Starting last night, Filipino stargazers began to have a skygazing delight in areas where there was no drizzle with the Geminid meteor shower kicking off its two-week show which will peak on December 14 – the first of two this December.
The Philippine Atmospheric, Geophysical and Astronomical Services Administration (PAGASA) said the Geminid meteor shower was expected to deliver 120 meteors per hour under clear sky conditions.
The Ursid meteor shower will chase the Geminid meteor shower from December 17 to 26. This can show around four meteors per hour when Ursa Minor is at its peak before dawn on December 23.
PAGASA said these showers would be visible to the naked eye. It is ideal to observe them in a remote and dark location away from the city lights and under clear sky conditions.
Weather experts say the best time to see anything in the night sky is when the sky is darkest and when the target is at its highest position in the sky. For meteor showers, this usually occurs between midnight and the very early hours of the morning.
“This (meteor shower) is produced by debris left behind by asteroid 3200 Phaethon,” PAGASA said. “Best time to observe is around 2 a.m. when its radiant, constellation Gemini, reaches its highest position in the sky.”

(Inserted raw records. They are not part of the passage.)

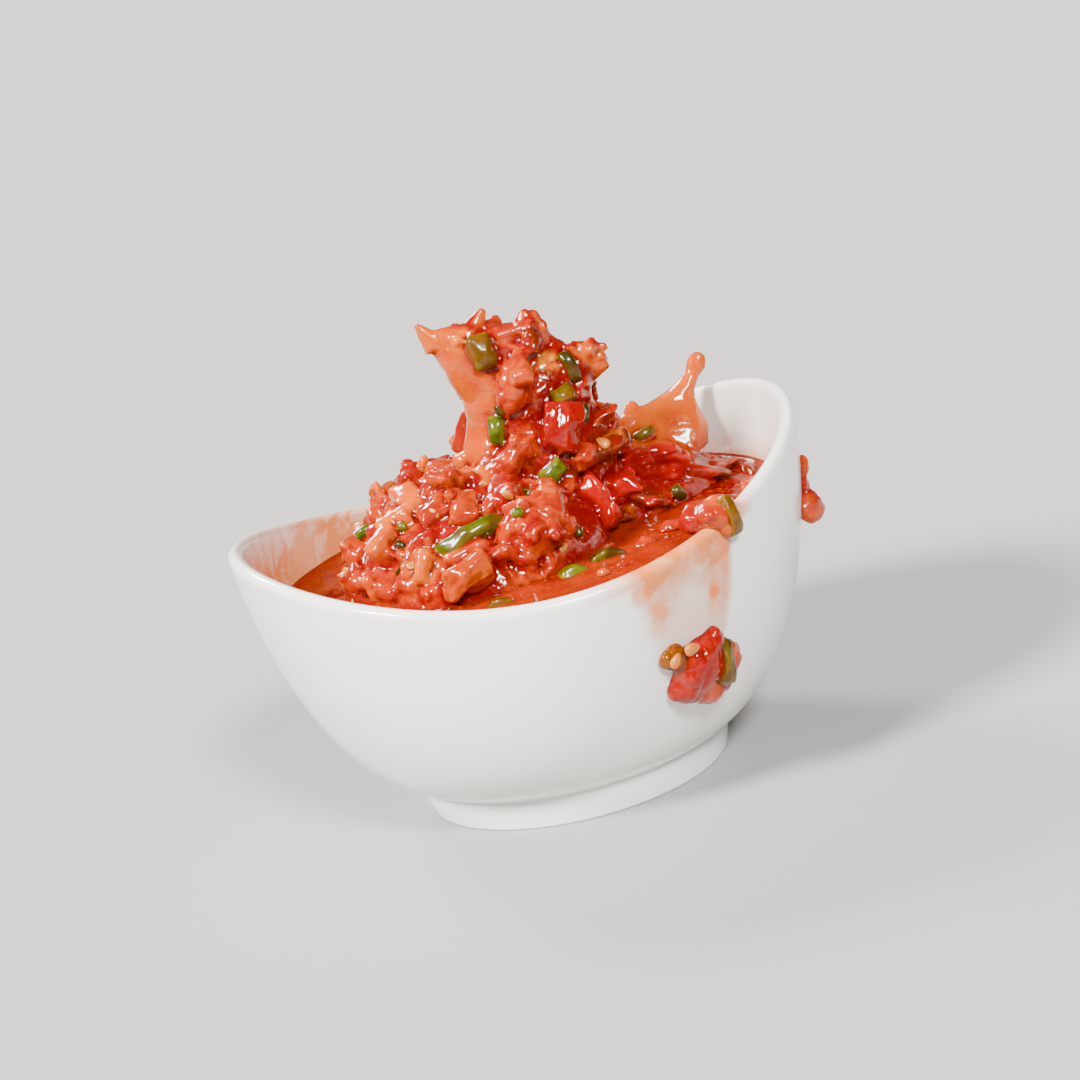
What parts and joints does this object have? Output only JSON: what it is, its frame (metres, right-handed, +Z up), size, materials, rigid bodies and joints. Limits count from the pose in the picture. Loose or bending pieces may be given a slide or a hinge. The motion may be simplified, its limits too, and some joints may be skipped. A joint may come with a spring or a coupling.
{
  "type": "bowl of tomato salsa",
  "caption": "Small white saddle-rimmed bowl of chunky tomato salsa, heaped to a torn peak, with sauce, cut peppers and splashes over its rim.",
  "frame": {"origin": "middle of the bowl's foot, on the surface that it stands on", "axes": "+Z up, +X towards the higher lobe of the rim, -Y towards the shown side"},
  "size_m": [0.1238, 0.1208, 0.1037],
  "materials": {
    "white_glaze": "gloss glazed white stoneware",
    "salsa_red": "wet cut tomato, chilli and onion",
    "sauce_red": "wet tomato juice",
    "splat_red": "wet tomato pulp"
  },
  "bodies": {
    "root": {"bowl": "white_glaze", "sauce": "sauce_red", "salsa": "salsa_red", "rim_blob": "splat_red", "front_splat": "splat_red", "side_splat": "splat_red"}
  },
  "joints": []
}
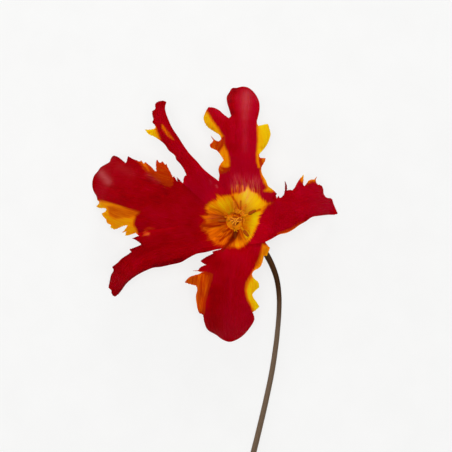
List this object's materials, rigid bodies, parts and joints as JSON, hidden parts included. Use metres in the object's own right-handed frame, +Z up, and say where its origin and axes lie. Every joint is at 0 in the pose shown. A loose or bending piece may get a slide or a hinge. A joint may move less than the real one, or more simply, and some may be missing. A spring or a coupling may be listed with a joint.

The Geminids are a prolific meteor shower caused by the object 3200 Phaethon, which is thought to be a Palladian asteroid with a “rock comet” orbit. This would make the Geminids, together with the Quadrantids, the only major meteor showers not originating from a comet.
The Geminid meteor shower, typically the strongest meteor shower of the year, is officially active in the night skies and producing shooting stars and fireballs.
Even now, before its peak in mid-December, the Geminids can produce at least one meteor per hour, according to the American Meteor Society. On the other hand, the Ursids meteor activity begins annually around December 17 and runs for a week plus, until the 25th or 26th.
This meteor shower is named for its radiant point, which is located near the star Beta Ursae Minoris in the constellation Ursa Minor.
“Meteor showers are observable through the naked eye, and no special equipment such as telescopes or binoculars is needed,” PAGASA said in its December Astrological Diary.
“Maximize the viewing experience by choosing a dark observation site away from the city lights under clear and moonless sky conditions,” it added.